Transfer function-noise modeling and spatial interpolation to evaluate the risk of extreme (shallow) water-table levels in the Brazilian Cerrados

Water regimes in the Brazilian Cerrados are sensitive to climatological disturbances and human intervention. The risk that critical water-table levels are exceeded over long periods of time can be estimated by applying stochastic methods in modeling the dynamic relationship between water levels and driving forces such as precipitation and evapotranspiration. In this study, a transfer function-noise model, the so called PIRFICT-model, is applied to estimate the dynamic relationship between water-table depth and precipitation surplus/deficit in a watershed with a groundwater monitoring scheme in the Brazilian Cerrados.
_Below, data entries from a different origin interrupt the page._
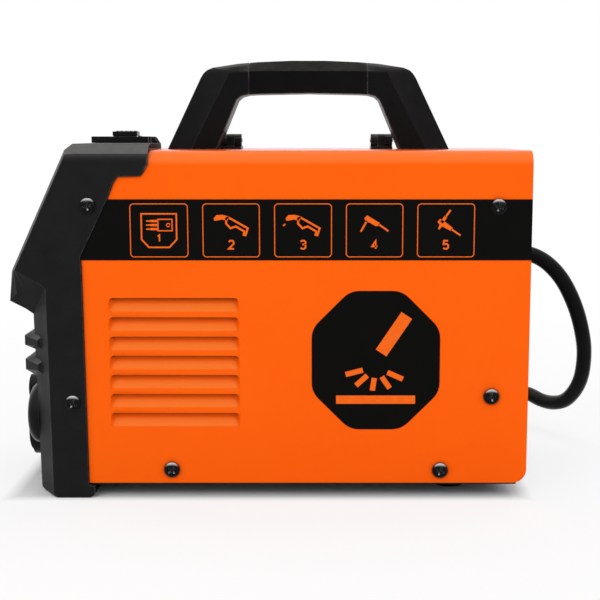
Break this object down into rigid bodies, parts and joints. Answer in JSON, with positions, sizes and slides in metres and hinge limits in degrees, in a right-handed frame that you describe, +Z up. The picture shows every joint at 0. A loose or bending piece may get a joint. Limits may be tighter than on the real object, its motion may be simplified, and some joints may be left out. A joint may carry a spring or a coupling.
{
  "type": "welding machine",
  "caption": "Compact inverter wire-feed welder with a sloped control front, folded sheet case, top handle, side door, louvres and a mains cable with plug.",
  "frame": {"origin": "floor level under the middle of the machine without its cable", "axes": "+X to the rear panel, +Y to the wire-feed door, +Z up"},
  "size_m": [0.4238, 0.3637, 0.2893],
  "materials": {
    "bezel_plastic": "moulded, fine texture",
    "orange_paint": "powder coat",
    "stripe_black": "printed band",
    "gloss_black": "smooth",
    "display_red": "tinted window",
    "lamp_green": "clear lens",
    "button_grey": "moulded",
    "board_green": "solder mask",
    "black_plastic": "moulded",
    "brass": "turned",
    "zinc_steel": "zinc plated",
    "black_steel": "powder coat",
    "grip_rubber": "soft, fine grain",
    "screw_black": "blackened",
    "red_plastic": "moulded",
    "copper_wire": "copper coated",
    "motor_grey": "paint",
    "cast_grey": "die cast",
    "aluminium": "extruded",
    "capacitor_blue": "sleeve",
    "ferrite": "sintered",
    "copper_coil": "enamelled",
    "cable_rubber": "sheathed cable"
  },
  "bodies": {
    "case": {"front_bezel": "bezel_plastic", "control_facia": "gloss_black", "display_window": "display_red", "status_lamps": "lamp_green", "control_board": "board_green", "connector_panel": "black_plastic", "torch_connector": "brass", "torch_insulator": "black_plastic", "socket_bodies": "black_plastic", "socket_cores": "brass", "front_frame": "zinc_steel", "main_cover": "orange_paint", "side_stripe": "stripe_black", "base_tray": "black_steel", "rear_feet": "grip_rubber", "rear_panel": "black_steel", "bulkhead": "zinc_steel", "fixed_hinge_leaves": "black_steel", "hinge_pins": "zinc_steel", "latch_base": "gloss_black", "carry_handle": "bezel_plastic", "handle_grip": "grip_rubber", "handle_bolts": "zinc_steel", "case_screws": "screw_black", "switch_frame": "black_plastic", "gas_inlet": "brass", "gas_valve": "brass", "fan_frame": "black_plastic", "fan_guard": "zinc_steel", "spool_shaft": "black_plastic", "spool_nut": "black_plastic", "feeder_plate": "cast_grey", "drive_motor": "motor_grey", "inlet_guide": "brass", "outlet_guide": "brass", "main_board": "board_green", "heatsinks": "aluminium", "capacitors": "capacitor_blue", "main_transformer": "ferrite", "output_choke": "copper_coil", "cable_gland": "black_plastic", "mains_cable": "cable_rubber", "cable_coil": "cable_rubber", "mains_plug": "cable_rubber"},
    "knob_current": {"current_knob": "black_plastic"},
    "knob_wire_speed": {"wire_speed_knob": "black_plastic"},
    "button_mode": {"mode_button": "button_grey"},
    "button_trigger": {"trigger_button": "button_grey"},
    "door": {"side_door": "orange_paint", "door_hinge_leaves": "black_steel"},
    "latch": {"latch_slider": "gloss_black"},
    "rocker": {"mains_rocker": "red_plastic"},
    "fan": {"fan_rotor": "black_plastic"},
    "spool": {"spool_hub": "black_plastic", "wire_spool": "black_plastic", "welding_wire": "copper_wire"},
    "roll_drive": {"drive_roll": "zinc_steel"},
    "arm_pressure": {"pressure_arm": "cast_grey"},
    "roll_pressure": {"pressure_roll": "zinc_steel"},
    "lever_tension": {"tension_lever": "black_plastic"}
  },
  "joints": [
    {"name": "door_hinge", "type": "hinge", "parent": "case", "child": "door", "pos_m": [0.0239, 0.022, 0.2351], "axis": [1, 0, 0], "range_deg": [0, 100]},
    {"name": "latch_slide", "type": "slide", "parent": "case", "child": "latch", "axis": [1, 0, 0], "range_m": [0, 0.009]},
    {"name": "current_turn", "type": "hinge", "parent": "case", "child": "knob_current", "pos_m": [-0.14726, 0.033, 0.20294], "axis": [-0.9062, 0, 0.4228], "range_deg": [-140, 140]},
    {"name": "wire_speed_turn", "type": "hinge", "parent": "case", "child": "knob_wire_speed", "pos_m": [-0.16163, 0.033, 0.17213], "axis": [-0.9062, 0, 0.4228], "range_deg": [-140, 140]},
    {"name": "mode_press", "type": "slide", "parent": "case", "child": "button_mode", "axis": [0.9062, 0, -0.4228], "range_m": [0, 0.0015], "stiffness_N_per_m": 400},
    {"name": "trigger_press", "type": "slide", "parent": "case", "child": "button_trigger", "axis": [0.9062, 0, -0.4228], "range_m": [0, 0.0015], "stiffness_N_per_m": 400},
    {"name": "mains_switch", "type": "hinge", "parent": "case", "child": "rocker", "pos_m": [0.1573, -0.034, 0.178], "axis": [0, -1, 0], "range_deg": [0, 16]},
    {"name": "fan_spin", "type": "hinge", "parent": "case", "child": "fan", "pos_m": [0.1491, -0.03, 0.072], "axis": [1, 0, 0], "continuous": true},
    {"name": "spool_spin", "type": "hinge", "parent": "case", "child": "spool", "pos_m": [0.0689, 0.04, 0.12], "axis": [0, 1, 0], "continuous": true},
    {"name": "drive_roll_spin", "type": "hinge", "parent": "case", "child": "roll_drive", "pos_m": [-0.0461, 0.033, 0.037], "axis": [0, 1, 0], "continuous": true},
    {"name": "pressure_roll_spin", "type": "hinge", "parent": "arm_pressure", "child": "roll_pressure", "pos_m": [-0.0461, 0.033, 0.0636], "axis": [0, 1, 0], "continuous": true},
    {"name": "tension_release", "type": "hinge", "parent": "case", "child": "lever_tension", "pos_m": [-0.0691, 0.042, 0.042], "axis": [0, -1, 0], "range_deg": [0, 45]},
    {"name": "pressure_lift", "type": "hinge", "parent": "case", "child": "arm_pressure", "pos_m": [-0.0221, 0.033, 0.066], "axis": [0, 1, 0], "range_deg": [0, 21]}
  ],
  "couplings": [
    {"joint": "pressure_lift", "follows": "tension_release", "ratio": 0.45}
  ]
}
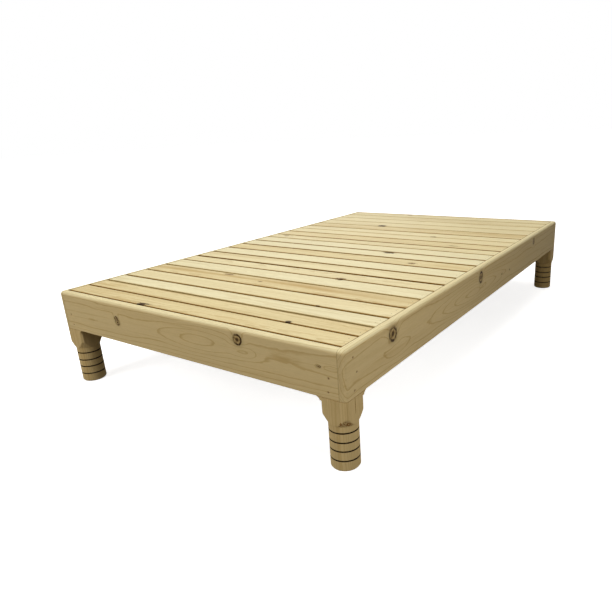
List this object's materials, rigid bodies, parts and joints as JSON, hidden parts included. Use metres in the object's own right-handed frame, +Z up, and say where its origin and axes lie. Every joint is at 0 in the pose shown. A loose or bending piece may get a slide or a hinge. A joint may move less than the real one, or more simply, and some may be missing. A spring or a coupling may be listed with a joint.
{
  "type": "slatted pine bed base",
  "caption": "Low bed base in solid pine: boards laid close across a rounded rail frame on short turned corner legs with burned grooves.",
  "frame": {"origin": "centre of the bed's outline on the floor, level with the undersides of the feet", "axes": "+Z up, +Y along the length of the bed, away from the end that is nearest in the picture, +X across the width"},
  "size_m": [1.2, 1.9, 0.335],
  "materials": {
    "pale_pine": "planed and sanded, clear satin",
    "rail_pine": "planed and sanded, clear satin",
    "turned_pine": "turned and sanded, clear satin, with burned grooves",
    "sawn_pine": "planed, unfinished",
    "dark_screw_steel": "dull zinc, darkened"
  },
  "bodies": {
    "root": {"bearer_screws": "dark_screw_steel", "centre_bearer": "sawn_pine", "end_ledger_back": "sawn_pine", "end_ledger_front": "sawn_pine", "end_rail_back": "rail_pine", "end_rail_front": "rail_pine", "ledger_screws": "dark_screw_steel", "leg_back_left": "turned_pine", "leg_back_right": "turned_pine", "leg_front_left": "turned_pine", "leg_front_right": "turned_pine", "rail_screws": "dark_screw_steel", "side_ledger_left": "sawn_pine", "side_ledger_right": "sawn_pine", "side_rail_left": "rail_pine", "side_rail_right": "rail_pine", "slat_01": "pale_pine", "slat_02": "pale_pine", "slat_03": "pale_pine", "slat_04": "pale_pine", "slat_05": "pale_pine", "slat_06": "pale_pine", "slat_07": "pale_pine", "slat_08": "pale_pine", "slat_09": "pale_pine", "slat_10": "pale_pine", "slat_11": "pale_pine", "slat_12": "pale_pine", "slat_13": "pale_pine", "slat_14": "pale_pine", "slat_15": "pale_pine", "slat_16": "pale_pine", "slat_17": "pale_pine", "slat_18": "pale_pine", "slat_19": "pale_pine", "slat_20": "pale_pine", "slat_21": "pale_pine"}
  },
  "joints": []
}
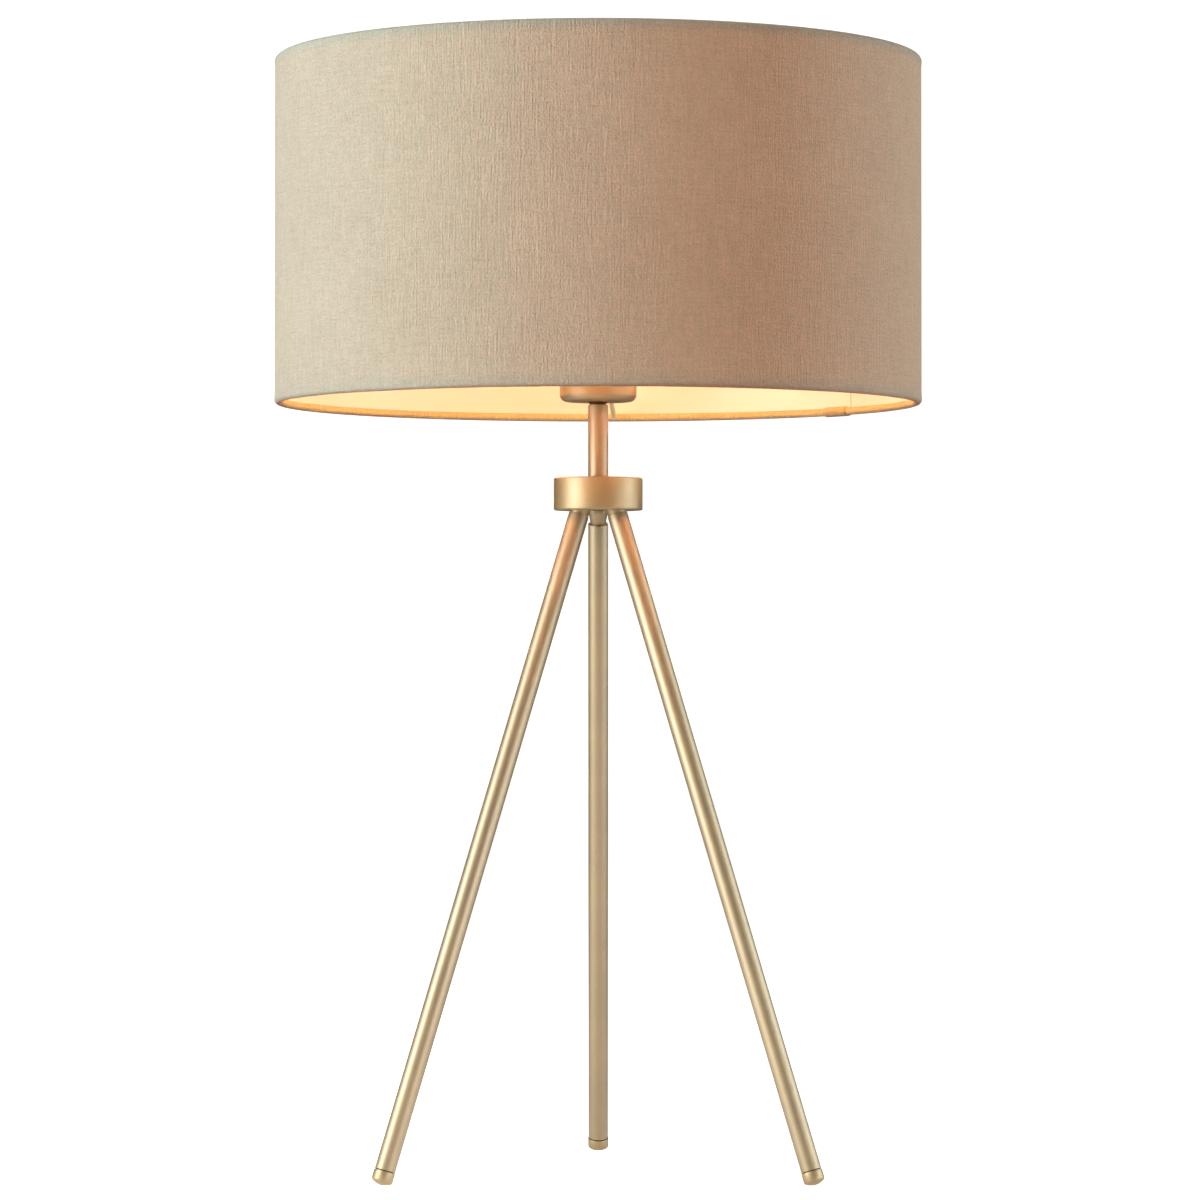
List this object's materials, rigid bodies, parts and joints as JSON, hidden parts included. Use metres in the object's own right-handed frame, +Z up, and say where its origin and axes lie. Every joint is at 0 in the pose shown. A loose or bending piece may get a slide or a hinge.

Critical limits were defined for a period in the Cerrados agricultural calendar, the end of the rainy season, when extremely shallow levels (< 0.5-m depth) can pose a risk to plant health and machinery before harvesting. By simulating time-series models, the risk of exceeding critical thresholds during a continuous period of time (e.g. 10 days) is described by probability levels. These simulated probabilities were interpolated spatially using universal kriging, incorporating information related to the drainage basin from a digital elevation model. The resulting map reduced model uncertainty. Three areas were defined as presenting potential risk at the end of the rainy season. These areas deserve attention with respect to water-management and land-use planning.